The separation of news from comment can be studied in all communication systems – in some there is more separation at times than in others, more in some periods of history, less in others (societies under stress) – but news and comment cannot be easily separated and must be evaluated in terms of how they interact within a particular social system. Even if media strictly separate news from editorials and columns, audiences necessarily put the two together as part of the construction of social reality.
One can make an analogy with agenda-setting theory. Agenda setting, level 1, proposes that the connection between media and audiences at the level of news topics is close. Agenda setting, level 2, argues that the connection between the details in news stories and audience attention is likewise close. Within agenda-setting theory one can argue that news stories contain a heavy focus on facts with some details about events, while news commentary focuses on interpretive detail linked with the same facts. McCombs (2004) has called major news event topics “objects” and details about events “attributes.” In this sense, news stories could be described as objects-over-attributes messages, while commentary can be visualized as attributes-over-objects messages. No message is purely news and no message is purely commentary. There is always a mixture.

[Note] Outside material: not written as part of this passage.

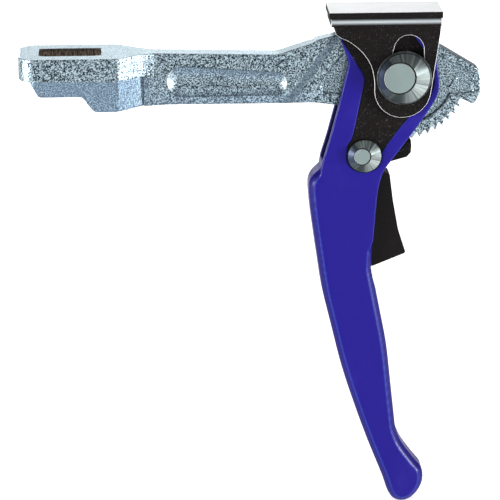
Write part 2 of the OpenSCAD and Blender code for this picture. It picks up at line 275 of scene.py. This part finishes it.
def cast_zinc():
    """Shot-blasted casting: bright and dark grains, painted highlights on faces turned up, and a smoother skin
    below and in the scoop, tinted with painted bluish shade and reflection.

    Across it run a sloped band of painted shade and a painted shade line round the scoop's rim, and the scoop's
    ends carry painted highlights.
    """
    look = Look("cast_zinc")
    paint = bpy.context.scene.arm_colours
    grain = look.noise(0.58 * MM, 2, rough=0.7)
    fine = look.noise(0.28 * MM, 1)
    cloud = look.noise(14 * MM, 3)
    speck = (grain * 0.65 + fine * 0.35).between(0.445, 0.6)
    # painted highlight: faces turned up are lightened towards the light zinc colour
    top = look.facing()[1].between(0.8, 0.95)
    dark = look.mix(cloud, paint.zinc_dark, shade_of(paint.zinc_dark, 1.25))
    colour = look.mix(speck + top * 0.5, dark, paint.zinc_light)
    along, height = look.along_and_up()
    # painted shade and bluish reflection, gathered in low, on the lower part, under the head and in the scoop's
    # upper hollow; the change of roughness and metal there is real
    below = height.between(4.6 * MM, 3.2 * MM) * along.between(46 * MM, 20 * MM)
    skirt = height.between(0, -5 * MM) * along.between(110 * MM, 90 * MM) * 0.6
    # painted shade: a sloped band across the head, darkened towards a dark blue
    across = along - height * SLOPE_RUN
    near, far = SLOPE_X + 1.2 * MM, SLOPE_X + 3.6 * MM
    slope = across.between(SLOPE_X, near) * across.between(SLOPE_X + 6.4 * MM, far)
    end, rise, rim = look.scoop_parts(along, height)
    inside = rim.between(1.03, 0.97)
    hollow = inside * rise.between(-0.2, 0.8) * 0.75
    # painted highlight on the scoop's end walls, lighter and less metallic
    painted_glint = inside * end.between(0.45, 0.95)
    # painted shade: a thin dark line round the scoop's rim
    outline = rim.between(0.9, 0.98) * rim.between(1.09, 1.01) * 0.55
    # painted shade colour of the lower faces and the scoop's hollow
    smooth = look.mix(speck, shade_of(paint.zinc_blue_shade, 0.6), shade_of(paint.zinc_blue_shade, 2))
    low = below.math("MAXIMUM", below, skirt)
    low = low.math("MAXIMUM", low, hollow)
    body = look.mix(low * 0.85, colour, smooth)
    body = look.mix(slope * 0.7, body, shade_of(paint.zinc_blue_shade, 0.5))
    body = look.mix(outline, body, paint.zinc_dark)
    return look.shade(
        base_color=look.mix(painted_glint * (0.3 + speck * 0.6), body, (0.62, 0.7, 0.75)),
        metallic=0.9 - low * 0.2 - painted_glint * 0.5,
        roughness=0.22 + grain * 0.16 + low * 0.26 + painted_glint * 0.2,
        normal=look.bump(grain + fine * 0.5, 0.3 * MM, 0.45),
    )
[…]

Attributes contextualize objects, as the comments of editorial writers, columnists, letters to the editor, photographs, and audio and video contextualize the facts of news events on the front page. If we lived in the controlled environments in which behavioral psychologist B. F. Skinner limited behavior and provided rewards for correct behavior, we might expect the relationships between news (objects) and comment (attributes), demonstrated by correlations between news and audiences, to be close to 1.00. That is, audiences given proper rewards for attending to messages would reflect messages in exactly the proportions in which they are presented, in terms of objects and attributes, and audiences therefore would be quite able to keep separate in their heads information learned from news and that learned from commentary. Of course, no one does that, even if the media carefully separate news and commentary.

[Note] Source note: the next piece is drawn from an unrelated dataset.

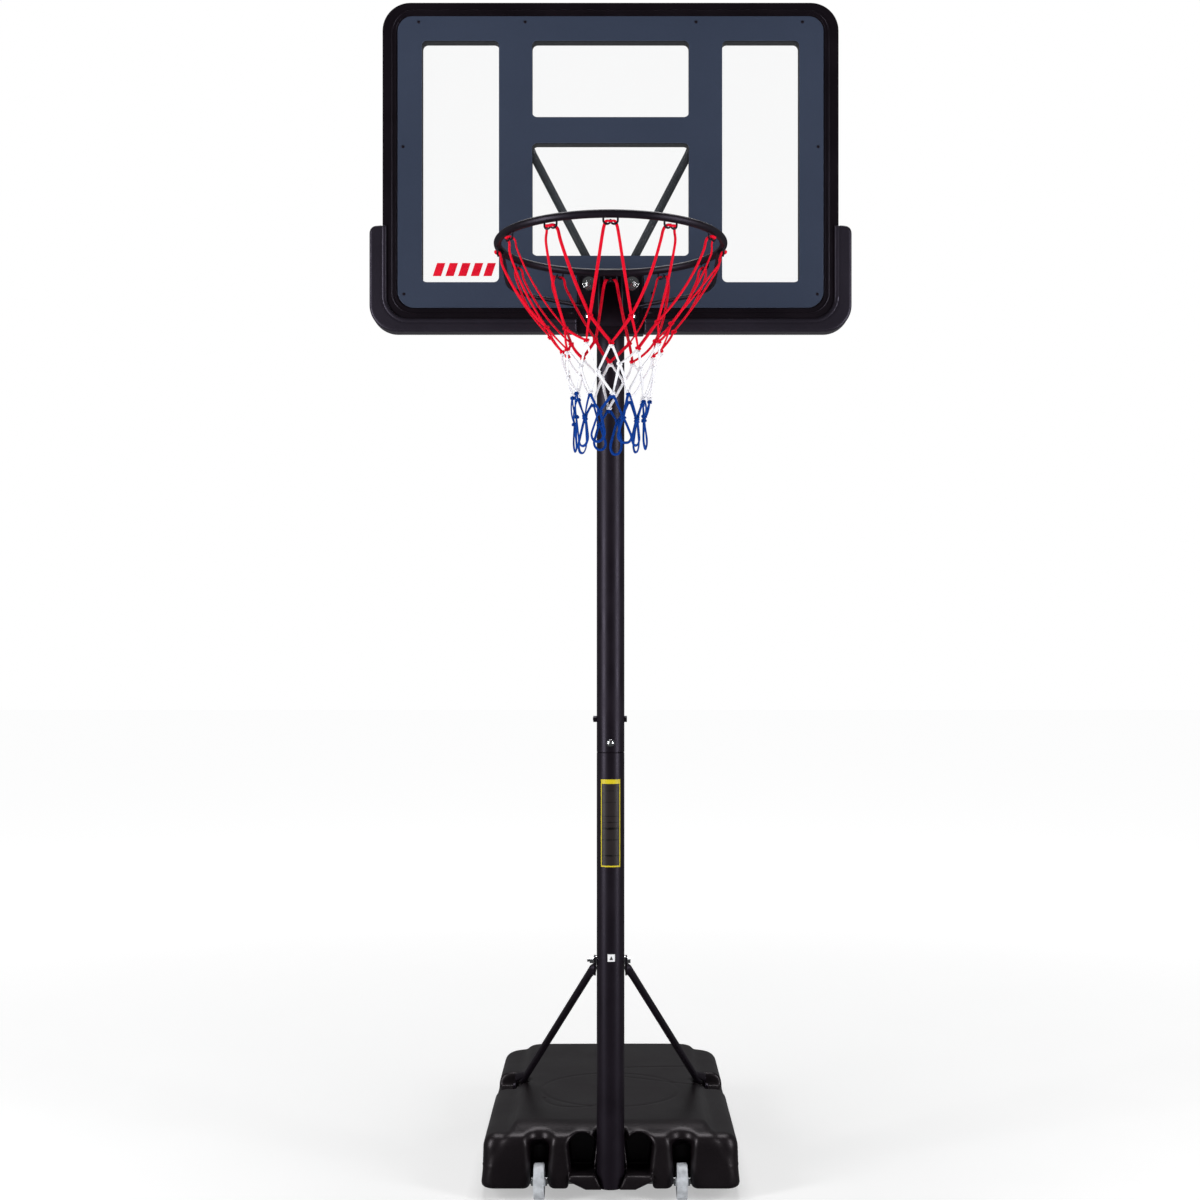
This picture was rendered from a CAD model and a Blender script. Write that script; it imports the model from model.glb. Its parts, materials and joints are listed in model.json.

Professional journalists constantly wrestle with balancing fact and comment statements. Journalists construct their social roles relative to the way they gather, organize, and present messages, nearly always with reference to some larger professional duty, such as fairness or objectivity. Clarity in dividing news and comment is often determined by culture. France’s Le Monde and Germany’s Der Spiegel contextualize news. In Britain, the Daily Telegraph and the Guardian are newspapers to which audiences turn for a dependable selection and presentation of news and commentary consistent with their own views. The separation of news and commentary cannot really be addressed without reference to political and cultural systems. The Chinese government tolerates a wide range of news, and even some comment, about purely economic issues, but requires political news to exist within a particular, tightly controlled range. US journalists pride themselves on their objectivity about news, defined as presenting political messages that provide equal, or at least fair, attention to all aspects of political issues, while directing commentary to editorial pages or personal columns. The free market system exerts influence. Many countries, from Russia to Syria to China, have government-controlled television networks. Britain’s BBC is government-funded, but editorially independent. Al Jazeera represents still another model that is consistently non-objective, while being ostensibly independent of government authority. In fact, all systems find a natural balance between news and comment, however defined for a given national system and culture.

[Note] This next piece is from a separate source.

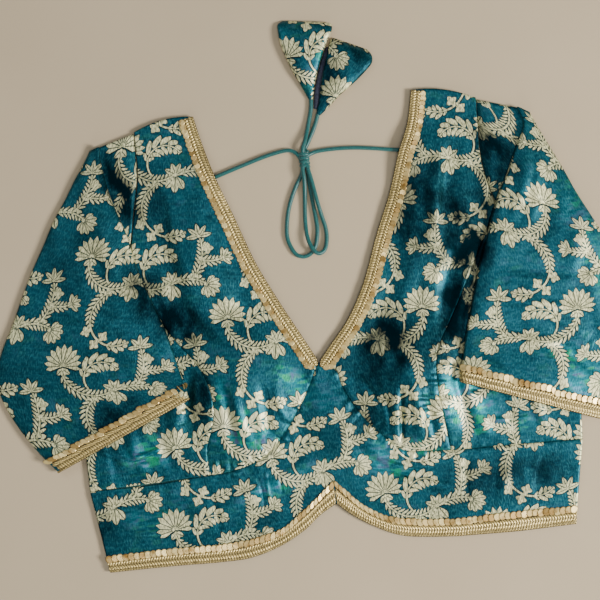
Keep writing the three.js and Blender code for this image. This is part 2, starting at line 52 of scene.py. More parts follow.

Political leaders, journalists, social scientists, and others are interested in media systems that help citizens function responsibly. There are many ways to examine the performance of information systems in presenting news and comment. There are basically two empirical measures to examine the separation of news and commentary. The first looks at the use of language in the news. What topics are covered? The second compares the valence of items in the news or commentary. To this latter approach belong “synchronization studies.” They assess the degree to which news and commentary are separated in a news system or in individual news outlets. By means of content analyses one can compare how the valence of the news items correlates with the valence of commentaries on the same issue. One study found that newspapers in the United States reported the number of participants in anti-war demonstrations that were consistent with the newspapers’ position on the Vietnam War, as expressed in their editorials and opinion columns. Similar results were found for German reports about the Berlin conflict in the 1970s (Schönbach 1977) and several other political issues (Kepplinger et al. 1991; Hagen 1992).
The balance between news and commentary varies from country to country, culture to culture. Agenda-setting studies in Germany, Britain, Taiwan, Korea, Japan, Australia, and various countries in Africa and South America suggest audiences everywhere are likely to reflect attention to news and commentary in predictable patterns. If we used the same heuristic as Sir Isaac Newton – the attraction of forces, not objects – we might conclude that while news and comment may appear adverse to each other within any particular national or cultural setting, audiences meld news and comment into a social construction that fits their own lives, reflecting, perhaps, a law of social gravity that we have not yet discovered.
References:
- Hagen, L. (1992). Die opportunen Zeugen: Konstruktionsmechanismen von Bias in der Zeitungsberichterstattung über die Volkszählungsdiskussion [The opportune witnesses: Mechanisms of the construction of bias in news on the micro census]. Publizistik, 37, 444–460.
- Kepplinger, H. M., Brosius, H.-B., & Staab, J. F. (1991). Instrumental actualization: A theory of mediated conflicts. European Journal of Communication, 6, 263–290.
- Mann, L. (1974). Counting the crowd: Effects of editorial policy on estimates. Journalism Quarterly, 55, 278–285.
- McCombs, M. (2004). Setting the agenda: The mass media and public opinion. Cambridge: Polity.
- Schönbach, K. (1977). Trennung von Nachricht und Meinung: Empirische Untersuchung eines journalistischen Qualitätskriteriums [Separation of facts and opinion: An empirical study of a criterion of journalistic quality]. Freiburg and Munich: Karl Alber.